The 14th annual University of Arkansas conducted survey provides a snapshot of a state whose residents remain worried about the economy but enthusiastic about their governor and confident in the overall direction of their state. In the presidential election, very likely voters prefer Gov. Mitt Romney to President Barack Obama, 58 percent to 31 percent.
The poll surveyed Arkansans about support for two measures that will appear on the November ballot: the first to increase the state sales tax to fund road construction and the second to legalize the medical use of marijuana. Among very likely voters, 53 percent favor the sales tax measure and 42 percent oppose. When it comes to permitting the medical use of marijuana in Arkansas for certain conditions, 53 percent of very likely voters oppose the measure and 43 percent favor it.

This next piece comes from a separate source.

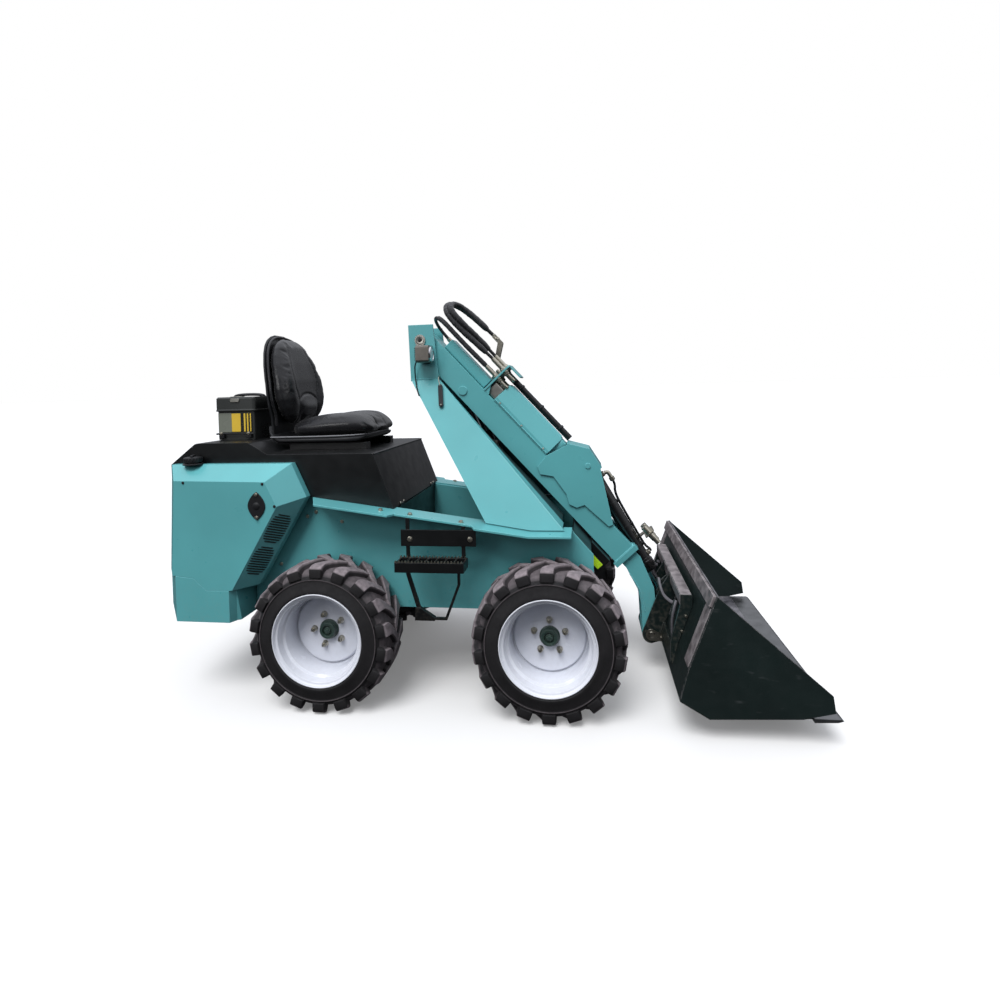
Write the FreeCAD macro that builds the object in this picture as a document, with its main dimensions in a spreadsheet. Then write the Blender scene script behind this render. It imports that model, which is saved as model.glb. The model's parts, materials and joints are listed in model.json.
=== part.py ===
"""Mini wheel loader: a rigid-framed, skid-steered compact loader with a seated driver.

Frame: +X forward, +Y to the machine's left, +Z up, millimetres. The origin lies on the ground, on the
plane of symmetry, midway between the bucket's tip and the rear grilles. Every driving size is a cell of the
sheet "Sizes", and each sketch, feature and placement is bound to those cells.
"""
import FreeCAD
import Part
import Sketcher
import math
import os

doc = FreeCAD.newDocument("mini_wheel_loader")
sheet = doc.addObject("Spreadsheet::Sheet", "Sizes")


# --- sizes that carry their own expression -----------------------------------------------------------------

class Dim:
    """A length or angle together with the spreadsheet expression that gives it."""

    def __init__(self, value, text):
        self.value = float(value)
        self.text = text

    def __add__(self, other):
        other = dim(other)
        return Dim(self.value + other.value, "(%s + %s)" % (self.text, other.text))

    def __sub__(self, other):
        other = dim(other)
        return Dim(self.value - other.value, "(%s - %s)" % (self.text, other.text))

    def __mul__(self, other):
        other = dim(other)
        return Dim(self.value * other.value, "%s * %s" % (self.text, other.text))

    def __truediv__(self, other):
        other = dim(other)
        return Dim(self.value / other.value, "%s / %s" % (self.text, other.text))

    def __radd__(self, other):
        return dim(other) + self

    def __rsub__(self, other):
        return dim(other) - self

    def __rmul__(self, other):
        return dim(other) * self

    def __neg__(self):
        return self * -1


def dim(value):
    """A plain number as a Dim, and a Dim as itself."""
    if isinstance(value, Dim):
        return value
    return Dim(value, "(%r)" % float(value))


def sine(angle):
    return Dim(math.sin(math.radians(angle.value)), "sin(%s)" % angle.text)


def cosine(angle):
    return Dim(math.cos(math.radians(angle.value)), "cos(%s)" % angle.text)


def root(value):
    return Dim(math.sqrt(value.value), "sqrt(%s)" % value.text)


def heading(across, along):
    """The angle, in degrees, whose tangent is across over along."""
    angle = math.degrees(math.atan2(across.value, along.value))
    return Dim(angle, "(atan2(%s; %s) / 1 deg)" % (across.text, along.text))


def size(name, value):
    """A driving size: one cell of the sheet, with its alias."""
    size.row += 1
    cell = "A%d" % size.row
    sheet.set(cell, repr(float(value)))
    sheet.setAlias(cell, name)
    return Dim(value, "Sizes." + name)


size.row = 0


# --- driving sizes -----------------------------------------------------------------------------------------

STANDARD_WHEELBASE = 902.0
STANDARD_AXLE = 295.0

wheelbase = size("wheelbase", STANDARD_WHEELBASE)
axle_height = size("axle_height", STANDARD_AXLE)      # also the tyre's outer radius
rear_axle = size("rear_axle", -583)                   # puts the origin midway along the machine

plate = size("plate", 8)                              # side walls, sills and tower plates
sheet_metal = size("sheet_metal", 4)                  # bonnet, panels and doors
seam = size("seam", 0.3)                              # clearance between faces of separate pieces
running = size("running", 0.05)                       # radial clearance of a pin or rod in its bore

wall_half = size("wall_half", 325)                    # outer face of a side wall
sill_half = size("sill_half", 480)                    # outer edge of a sill and of a rear pod
step_recess = size("step_recess", 40)                 # how far the sill steps in above a step
hood_half = size("hood_half", 365)

tyre_width = size("tyre_width", 204)
tyre_gap = size("tyre_gap", 20)                       # wall to tyre
rim_width = size("rim_width", 218)
rim_radius = size("rim_radius", 184.75)               # over the rim's flanges
bead_radius = size("bead_radius", 168)
rim_wall = size("rim_wall", 6)
disc_thick = size("disc_thick", 8)
disc_face = size("disc_face", 429)                    # outer face of the wheel disc
hub_radius = size("hub_radius", 80)
pilot_radius = size("pilot_radius", 35)
bolt_circle = size("bolt_circle", 127)                # five wheel bolts
bolt_hole = size("bolt_hole", 7.5)                    # radius of a bolt's hole in the disc
motor_radius = size("motor_radius", 70)
motor_length = size("motor_length", 70)
beam_side = size("beam_side", 170)                    # square axle beam
beam_wall = size("beam_wall", 10)

boom_angle = size("boom_angle", 47.6)                 # below horizontal, at rest
boom_height = size("boom_height", 105)
boom_width = size("boom_width", 150)
boom_wall = size("boom_wall", 8)
boom_length = size("boom_length", 1342)               # pivot to the end of the tube
boss_radius = size("boss_radius", 40)
pivot_radius = size("pivot_radius", 20)               # boom pivot pin
cap_half = size("cap_half", 93)                       # outer face of the tower's upright cheeks
tower_foot_half = size("tower_foot_half", 400)        # where the tower's plates meet the sills
boom_gap = size("boom_gap", 7.5)                      # tower's front edge to the lowered boom
nose_drop = size("nose_drop", 153.8)                  # bucket pin below the boom's centre line
nose_reach = size("nose_reach", 305)                  # bucket pin beyond the end of the tube
nose_plate = size("nose_plate", 12)
nose_radius = size("nose_radius", 38)
bucket_pin_radius = size("bucket_pin_radius", 15)

lift_radius = size("lift_radius", 36)                 # lift cylinder's barrel
lift_rod_radius = size("lift_rod_radius", 20)
lift_barrel_length = size("lift_barrel_length", 680)  # base pin to the end of the barrel
lift_rod_length = size("lift_rod_length", 520)
lift_eye_width = size("lift_eye_width", 44)
tilt_radius = size("tilt_radius", 29)
tilt_rod_radius = size("tilt_rod_radius", 15)
tilt_barrel_length = size("tilt_barrel_length", 548)
tilt_rod_length = size("tilt_rod_length", 385)
tilt_eye_width = size("tilt_eye_width", 36)
lift_eye_radius = size("lift_eye_radius", 30)
tilt_eye_radius = size("tilt_eye_radius", 26)
cylinder_pin_radius = size("cylinder_pin_radius", 12)

bucket_half = size("bucket_half", 587)
bucket_side = size("bucket_side", 8)
bucket_shell = size("bucket_shell", 6)
coupler_half = size("coupler_half", 365)

hose_diameter = size("hose_diameter", 15)
pipe_radius = size("pipe_radius", 15)                 # oil pipe along the top of the boom
nozzle_radius = size("nozzle_radius", 12.25)          # free end of an attachment coupler


def aft(value):
    """A place along the machine, measured forward from the rear axle."""
    return rear_axle + value


def fore(value):
    """A place that keeps with the front axle, measured from the rear axle at the standard wheelbase."""
    return rear_axle + wheelbase + (value - STANDARD_WHEELBASE)


def mid(value):
    """A place that keeps with the middle of the wheelbase, measured in the same way."""
    return rear_axle + wheelbase / 2 + (value - STANDARD_WHEELBASE / 2)


def high(value):
    """A height above the ground on the standard tyre: the frame rides up or down with its axles."""
    return axle_height + (value - STANDARD_AXLE)


front_axle = rear_axle + wheelbase


# --- how pieces are drawn ----------------------------------------------------------------------------------

NODES = {}
ROLES = {"XY": "XY_Plane", "XZ": "XZ_Plane", "YZ": "YZ_Plane"}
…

Each year the Arkansas Poll asks Arkansans their opinion on some current issues. For the first time this year, the poll asked questions related to the expansion of Medicaid and to the DREAM Act. The health care law allows states to expand Medicaid to provide health insurance to more low income people, and the poll question went on to say: "The federal government will initially pay the entire cost of this expansion, and after several years, Arkansas will pay 10 percent and the federal government will pay 90 percent. Arkansas must decide whether to go ahead with this expansion." In response, 45 percent supported keeping Medicaid as is, with no addition federal funding and no change in who is covered. Expanding Medicaid was supported by 43 percent.
In the 2012 poll, there was little change in the approval ratings for other elected officials over the 2011 ratings. Arkansans are generally positive about the way their U.S. senators are handling the job: 45 percent of very likely voters approve of the performance of John Boozman, and 53 percent approve of Mark Pryor's performance. When asked about life in Arkansas, 73 percent of poll respondents agreed, "Arkansas is generally headed in the right direction."
As in past years, the economy leads the list of important issues for Arkansans. When asked to choose from a list of the issues most frequently cited in last year's poll, 47 percent of Arkansans named the economy as their chief concern. Following at a distance were health care at 15 percent, drugs at 12 percent and education at 11 percent. Taxes and immigration were in the single digits.
The 2012 Arkansas Poll was conducted by Issues & Answers Network. Between Oct. 9 and 14, interviewers completed 800 live telephone interviews among a random sample of adult Arkansans. Twenty percent of all respondents were cell phone users. Ten of the interviews were conducted in Spanish.
The survey's margin of error statewide is plus or minus 3.5 percentage points, meaning that researchers are 95 percent confident that the actual result lies within 3.5 percentage points in either direction of the result the poll's sample produced.
The 2012 Arkansas Poll was sponsored by the Diane D. Blair Center of Southern Politics and Society at the University of Arkansas.